Practical Framework: The V-A-I Pricing Model
To escape the Efficiency Ceiling, you need a framework to re-price your services. I recommend moving toward the V-A-I Model:
- Volume (The Floor): For repetitive, AI-heavy tasks, move to flat-rate, high-volume packages. Don't track hours; track outputs. If AI makes it 10x faster, increase the volume you offer, not the time you bill.
- Access (The Retainer): Charge for the availability of your specialized AI infrastructure and your oversight. Clients pay to keep your 'AI-powered engine' running for them.
- Insight (The Premium): This is where your profit lives. This is value-based pricing. If your AI-generated strategy saves a client £100,000, your fee should be a percentage of that saving, regardless of whether it took you ten hours or ten seconds to generate the report.
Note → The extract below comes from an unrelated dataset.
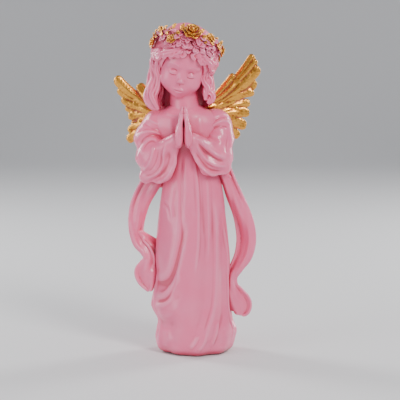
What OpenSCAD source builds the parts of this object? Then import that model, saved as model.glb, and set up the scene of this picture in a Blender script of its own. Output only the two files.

The Automation Anxiety Paradox
I often see businesses hesitant to adopt AI because they fear it will 'devalue' their work. This is The Automation Anxiety Paradox: the businesses most hesitant to adopt AI are often the ones with the most to gain, yet they feel that by making the work 'easier,' they lose the right to charge a premium.
This is a psychological barrier, not a market one. Your clients don't care how much you 'struggled' or how many hours you sat at a desk. They care about the result. If you can deliver a world-class result in a fraction of the time, the value hasn't decreased—the convenience has increased. And in every other industry, people pay more for speed and convenience, not less.
Summary: Your Next Move
AI transformation is a two-step process. Step one is operational: integrate the tools, automate the workflows, and find the savings. Step two is commercial: burn your old pricing sheets and move toward outcome-based value.
If you only do step one, you are simply building a faster treadmill. If you do both, you build a scalable, high-margin business that is insulated from commoditization.
Stop measuring success by how many hours your team worked. Start measuring it by the gap between your (now much lower) cost of delivery and the (still high) value of the outcome. That gap is where your future profit lives.
Are you ready to stop being an 'efficient' version of your old self and start being an AI-first business? The window for this transition is closing. The businesses that re-price today will own the markets of tomorrow.